SMP For 'Kahuna' says:
Let me ask this question; “Do any of you believe or know factually if the Supreme Court Justices really understand and perform enough due diligence in the process of renourishment motivation factors politically and do they have a protocol for verification of data and studies each state utilizes or ‘funds’ to obtain federal government financing for beach renourishment projects when an individual state requests these government funds?” I can tell you this FOR FACT: the State of Texas needs to be held accountable for their erroneous information provided to obtain government funds on others private property that has never eroded nor received funds when the state obtains them. Despite the fact, the state obtains these funds all the while we pay taxes and operate a business where it’s historically an accreting beach used as a ‘borrow site’ often.

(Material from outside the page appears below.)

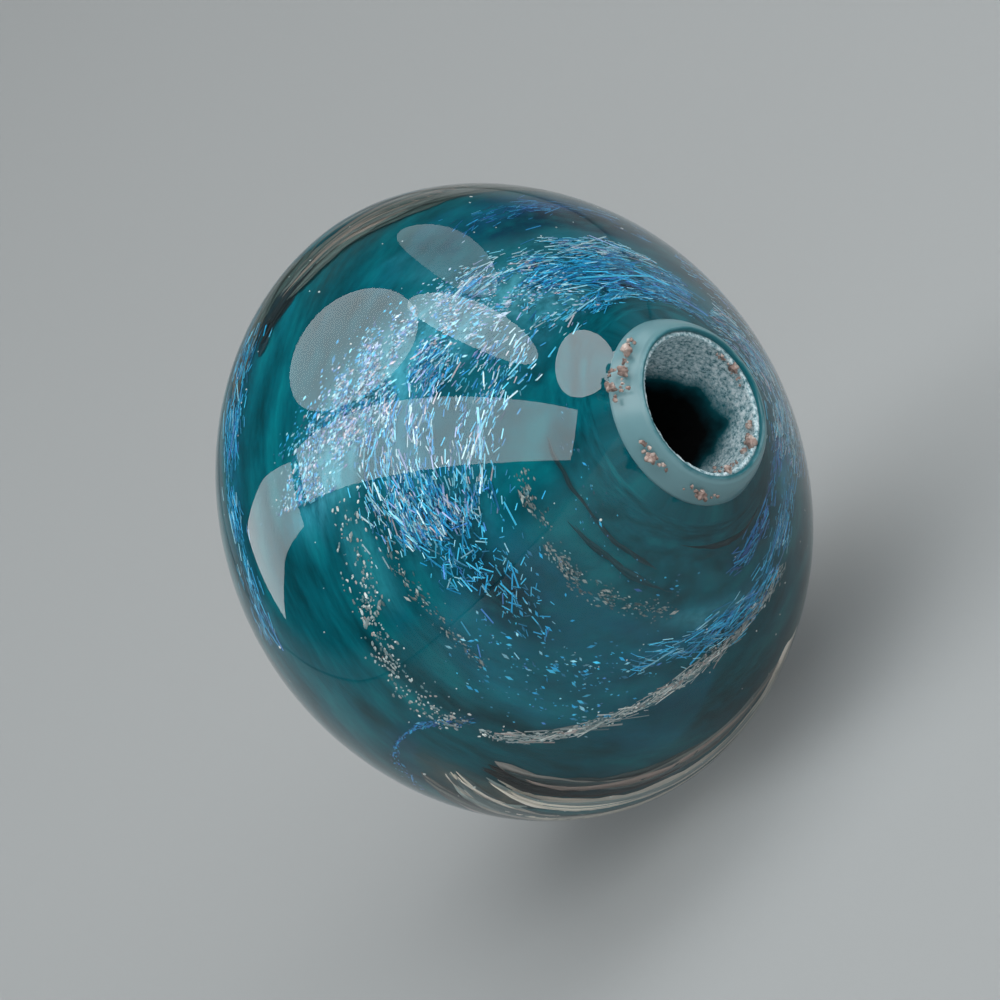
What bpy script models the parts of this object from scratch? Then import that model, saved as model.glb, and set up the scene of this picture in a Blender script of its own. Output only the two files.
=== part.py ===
"""A torch-wound glass bead, lying on its side with its bore along +X.

The bead is wound on a coated steel mandrel: a teal footprint tube, three teal wraps that make the
core, ribbons of dichroic glass and beige foil and strands laid on the core, a clear casing over all
of it and a rolled lip at each end of the bore. A thin coat of release clay stays in the bore, and
crumbs of it on the lip at the mouth. Every piece is turned or laid round its own +Z, the bore axis,
and one empty at the middle of the bore lays them all on their side: +Z becomes the world's +X.
"""

import math
import random

import bmesh
import bpy
from mathutils import Matrix

MM = 0.001

# Bore: the mandrel's diameter and the release coat that stays behind when it is pulled out.
MANDREL_DIAMETER = 3.2 * MM
COAT_WALL = 0.07 * MM
COAT_RECESS = 0.25 * MM
FOOTPRINT_WALL = 0.35 * MM

# Outer form: a turned superellipse, a little pointier than an ellipse at its equator.
EQUATOR_RADIUS = 7.5 * MM
SHOULDER_HALF_LENGTH = 6.28 * MM
FORM_EXPONENT = 1.8

# Clear casing over the core, thicker at the equator than at the ends.
CASING_WALL_EQUATOR = 1.3 * MM
CASING_WALL_END = 0.83 * MM

# Middle wrap of the core: half of its length along the bore.
MIDDLE_WRAP_HALF = 1.8 * MM

# Rolled lips round the mouths of the bore: each is a short cone with a narrow flat crest.
LIP_RISE = 0.58 * MM
LIP_OVERHANG = 0.12 * MM
LIP_FOOT_EDGE = 0.1 * MM
LIP_LAND = 0.12 * MM
LIP_MOUTH_ROUND = 0.1 * MM

# Strips on the core.
RIBBON_THICKNESS = 0.2 * MM
STRAND_THICKNESS = 0.14 * MM
STRIP_END_WIDTH = 0.3

# Gap kept where two pieces are fused in the real bead.
FUSION_GAP = 0.05 * MM

# Crumbs of release clay on the lip at the mouth.
CRUMB_RADIUS = 0.13 * MM
CRUMB_SEED = 7

# Facets.
ROUND_STEPS = 40
PROFILE_STEP = math.radians(7.5)
ALONG_STEP = math.radians(9.0)
ACROSS_STEP = math.radians(8.0)
FILLET_STEPS = 3
SMOOTH_ANGLE = math.radians(40.0)

BORE_RADIUS = MANDREL_DIAMETER / 2 + COAT_WALL + FUSION_GAP
FOOTPRINT_RADIUS = BORE_RADIUS + FOOTPRINT_WALL
EYE_RADIUS = FOOTPRINT_RADIUS + FUSION_GAP
CORE_RADIUS = EQUATOR_RADIUS - CASING_WALL_EQUATOR
CORE_HALF_LENGTH = SHOULDER_HALF_LENGTH - CASING_WALL_END

# How far the front meridian is rolled up from -Y towards the top, with the bead on its side.
FRONT_ROLL = math.radians(27.0)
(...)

Does any one think about the havoc wreaked when inaccurate data is used by a state to receive these funds and the private property owner isn’t made aware until they have a need to obtain funds for upkeep? This is fraud! Then, when they get caught and must pay they refuse to and continue to defraud the federal government for more money and not allocate where it was supposed to be allocated?!?!? What other state tells local agencies to “ignore the property owners rights; just take the over the property, we’ll defend you in court if they sue?”